### What is needed
Repeat the listing in full, exactly as it stands.

## begin

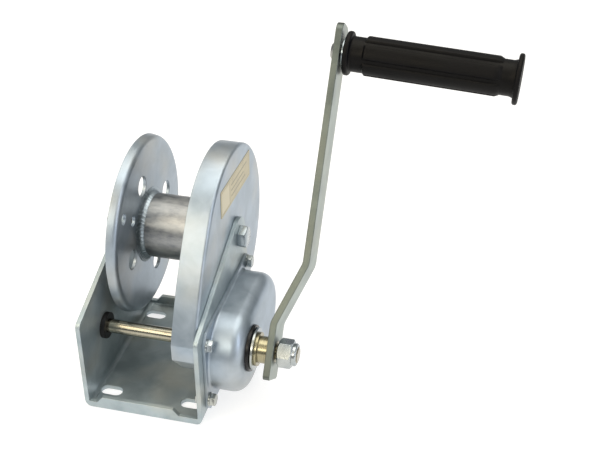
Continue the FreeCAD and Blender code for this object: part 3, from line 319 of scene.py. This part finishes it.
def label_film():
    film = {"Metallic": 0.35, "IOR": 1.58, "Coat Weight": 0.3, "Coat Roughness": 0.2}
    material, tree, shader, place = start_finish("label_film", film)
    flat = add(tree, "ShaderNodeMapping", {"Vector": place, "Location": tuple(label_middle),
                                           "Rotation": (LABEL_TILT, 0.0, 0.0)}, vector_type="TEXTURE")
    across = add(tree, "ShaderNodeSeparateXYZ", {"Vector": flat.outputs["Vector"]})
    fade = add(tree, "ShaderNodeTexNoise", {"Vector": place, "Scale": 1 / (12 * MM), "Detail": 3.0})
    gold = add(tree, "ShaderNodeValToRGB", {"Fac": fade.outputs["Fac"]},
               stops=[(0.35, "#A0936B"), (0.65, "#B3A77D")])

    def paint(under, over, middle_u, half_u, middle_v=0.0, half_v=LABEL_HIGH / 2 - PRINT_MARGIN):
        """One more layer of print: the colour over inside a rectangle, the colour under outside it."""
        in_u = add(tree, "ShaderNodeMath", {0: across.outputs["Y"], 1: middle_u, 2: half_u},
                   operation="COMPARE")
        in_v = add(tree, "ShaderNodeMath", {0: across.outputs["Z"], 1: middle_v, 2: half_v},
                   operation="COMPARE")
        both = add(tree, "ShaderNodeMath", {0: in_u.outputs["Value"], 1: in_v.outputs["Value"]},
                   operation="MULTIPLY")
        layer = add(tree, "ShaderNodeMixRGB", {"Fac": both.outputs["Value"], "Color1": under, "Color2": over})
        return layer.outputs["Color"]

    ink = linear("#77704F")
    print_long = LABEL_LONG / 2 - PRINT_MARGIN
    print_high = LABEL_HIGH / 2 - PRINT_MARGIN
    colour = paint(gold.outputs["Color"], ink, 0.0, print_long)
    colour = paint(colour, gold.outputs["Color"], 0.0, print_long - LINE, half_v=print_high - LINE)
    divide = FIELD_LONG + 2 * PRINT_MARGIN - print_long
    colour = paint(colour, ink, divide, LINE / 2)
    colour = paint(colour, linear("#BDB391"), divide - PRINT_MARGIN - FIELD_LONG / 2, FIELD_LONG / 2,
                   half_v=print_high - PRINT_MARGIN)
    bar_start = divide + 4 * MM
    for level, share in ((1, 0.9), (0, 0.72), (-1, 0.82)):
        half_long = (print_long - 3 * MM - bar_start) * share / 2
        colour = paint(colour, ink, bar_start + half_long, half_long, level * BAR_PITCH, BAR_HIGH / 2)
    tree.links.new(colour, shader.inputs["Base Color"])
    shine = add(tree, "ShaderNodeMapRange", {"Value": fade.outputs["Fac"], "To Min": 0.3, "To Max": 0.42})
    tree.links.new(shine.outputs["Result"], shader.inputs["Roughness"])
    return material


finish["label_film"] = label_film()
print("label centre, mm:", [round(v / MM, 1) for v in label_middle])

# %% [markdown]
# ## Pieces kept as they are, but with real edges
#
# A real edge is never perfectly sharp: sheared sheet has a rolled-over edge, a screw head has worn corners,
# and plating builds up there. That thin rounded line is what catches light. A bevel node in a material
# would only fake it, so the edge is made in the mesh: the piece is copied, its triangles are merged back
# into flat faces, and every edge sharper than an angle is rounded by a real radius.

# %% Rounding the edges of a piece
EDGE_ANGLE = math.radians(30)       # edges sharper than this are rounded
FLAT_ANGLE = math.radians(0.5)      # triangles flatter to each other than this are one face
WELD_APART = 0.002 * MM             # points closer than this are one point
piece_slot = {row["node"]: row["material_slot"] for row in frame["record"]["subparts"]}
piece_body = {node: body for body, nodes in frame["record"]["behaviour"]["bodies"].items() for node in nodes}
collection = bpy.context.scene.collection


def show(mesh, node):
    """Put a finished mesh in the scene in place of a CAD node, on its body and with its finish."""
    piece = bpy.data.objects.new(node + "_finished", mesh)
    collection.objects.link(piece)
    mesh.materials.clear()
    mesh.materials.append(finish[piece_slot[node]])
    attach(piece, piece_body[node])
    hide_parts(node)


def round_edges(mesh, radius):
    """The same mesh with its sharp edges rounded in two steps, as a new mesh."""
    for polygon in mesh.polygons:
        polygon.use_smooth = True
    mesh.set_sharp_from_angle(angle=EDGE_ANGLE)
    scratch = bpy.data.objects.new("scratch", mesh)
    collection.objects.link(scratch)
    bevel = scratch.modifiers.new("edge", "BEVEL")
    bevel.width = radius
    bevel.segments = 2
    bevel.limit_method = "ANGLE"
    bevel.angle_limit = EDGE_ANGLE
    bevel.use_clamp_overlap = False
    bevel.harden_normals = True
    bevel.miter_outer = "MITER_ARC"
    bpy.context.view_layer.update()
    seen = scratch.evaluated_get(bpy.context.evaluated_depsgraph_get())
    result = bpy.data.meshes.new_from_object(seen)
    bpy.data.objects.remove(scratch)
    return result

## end

### Answer for this exercise
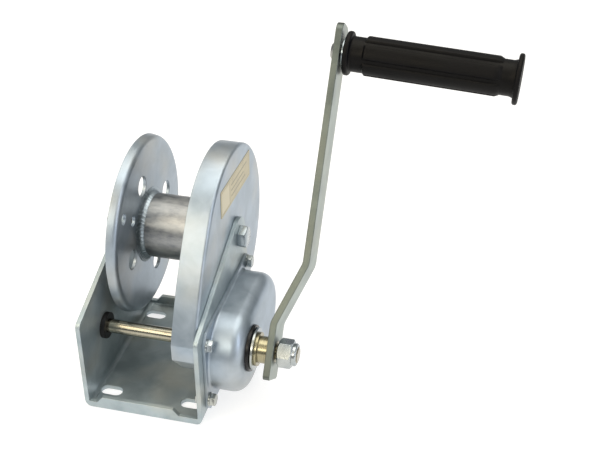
Continue the FreeCAD and Blender code for this object: part 3, from line 319 of scene.py. This part finishes it.
def label_film():
    film = {"Metallic": 0.35, "IOR": 1.58, "Coat Weight": 0.3, "Coat Roughness": 0.2}
    material, tree, shader, place = start_finish("label_film", film)
    flat = add(tree, "ShaderNodeMapping", {"Vector": place, "Location": tuple(label_middle),
                                           "Rotation": (LABEL_TILT, 0.0, 0.0)}, vector_type="TEXTURE")
    across = add(tree, "ShaderNodeSeparateXYZ", {"Vector": flat.outputs["Vector"]})
    fade = add(tree, "ShaderNodeTexNoise", {"Vector": place, "Scale": 1 / (12 * MM), "Detail": 3.0})
    gold = add(tree, "ShaderNodeValToRGB", {"Fac": fade.outputs["Fac"]},
               stops=[(0.35, "#A0936B"), (0.65, "#B3A77D")])

    def paint(under, over, middle_u, half_u, middle_v=0.0, half_v=LABEL_HIGH / 2 - PRINT_MARGIN):
        """One more layer of print: the colour over inside a rectangle, the colour under outside it."""
        in_u = add(tree, "ShaderNodeMath", {0: across.outputs["Y"], 1: middle_u, 2: half_u},
                   operation="COMPARE")
        in_v = add(tree, "ShaderNodeMath", {0: across.outputs["Z"], 1: middle_v, 2: half_v},
                   operation="COMPARE")
        both = add(tree, "ShaderNodeMath", {0: in_u.outputs["Value"], 1: in_v.outputs["Value"]},
                   operation="MULTIPLY")
        layer = add(tree, "ShaderNodeMixRGB", {"Fac": both.outputs["Value"], "Color1": under, "Color2": over})
        return layer.outputs["Color"]

    ink = linear("#77704F")
    print_long = LABEL_LONG / 2 - PRINT_MARGIN
    print_high = LABEL_HIGH / 2 - PRINT_MARGIN
    colour = paint(gold.outputs["Color"], ink, 0.0, print_long)
    colour = paint(colour, gold.outputs["Color"], 0.0, print_long - LINE, half_v=print_high - LINE)
    divide = FIELD_LONG + 2 * PRINT_MARGIN - print_long
    colour = paint(colour, ink, divide, LINE / 2)
    colour = paint(colour, linear("#BDB391"), divide - PRINT_MARGIN - FIELD_LONG / 2, FIELD_LONG / 2,
                   half_v=print_high - PRINT_MARGIN)
    bar_start = divide + 4 * MM
    for level, share in ((1, 0.9), (0, 0.72), (-1, 0.82)):
        half_long = (print_long - 3 * MM - bar_start) * share / 2
        colour = paint(colour, ink, bar_start + half_long, half_long, level * BAR_PITCH, BAR_HIGH / 2)
    tree.links.new(colour, shader.inputs["Base Color"])
    shine = add(tree, "ShaderNodeMapRange", {"Value": fade.outputs["Fac"], "To Min": 0.3, "To Max": 0.42})
    tree.links.new(shine.outputs["Result"], shader.inputs["Roughness"])
    return material


finish["label_film"] = label_film()
print("label centre, mm:", [round(v / MM, 1) for v in label_middle])

# %% [markdown]
# ## Pieces kept as they are, but with real edges
#
# A real edge is never perfectly sharp: sheared sheet has a rolled-over edge, a screw head has worn corners,
# and plating builds up there. That thin rounded line is what catches light. A bevel node in a material
# would only fake it, so the edge is made in the mesh: the piece is copied, its triangles are merged back
# into flat faces, and every edge sharper than an angle is rounded by a real radius.

# %% Rounding the edges of a piece
EDGE_ANGLE = math.radians(30)       # edges sharper than this are rounded
FLAT_ANGLE = math.radians(0.5)      # triangles flatter to each other than this are one face
WELD_APART = 0.002 * MM             # points closer than this are one point
piece_slot = {row["node"]: row["material_slot"] for row in frame["record"]["subparts"]}
piece_body = {node: body for body, nodes in frame["record"]["behaviour"]["bodies"].items() for node in nodes}
collection = bpy.context.scene.collection


def show(mesh, node):
    """Put a finished mesh in the scene in place of a CAD node, on its body and with its finish."""
    piece = bpy.data.objects.new(node + "_finished", mesh)
    collection.objects.link(piece)
    mesh.materials.clear()
    mesh.materials.append(finish[piece_slot[node]])
    attach(piece, piece_body[node])
    hide_parts(node)


def round_edges(mesh, radius):
    """The same mesh with its sharp edges rounded in two steps, as a new mesh."""
    for polygon in mesh.polygons:
        polygon.use_smooth = True
    mesh.set_sharp_from_angle(angle=EDGE_ANGLE)
    scratch = bpy.data.objects.new("scratch", mesh)
    collection.objects.link(scratch)
    bevel = scratch.modifiers.new("edge", "BEVEL")
    bevel.width = radius
    bevel.segments = 2
    bevel.limit_method = "ANGLE"
    bevel.angle_limit = EDGE_ANGLE
    bevel.use_clamp_overlap = False
    bevel.harden_normals = True
    bevel.miter_outer = "MITER_ARC"
    bpy.context.view_layer.update()
    seen = scratch.evaluated_get(bpy.context.evaluated_depsgraph_get())
    result = bpy.data.meshes.new_from_object(seen)
    bpy.data.objects.remove(scratch)
    return result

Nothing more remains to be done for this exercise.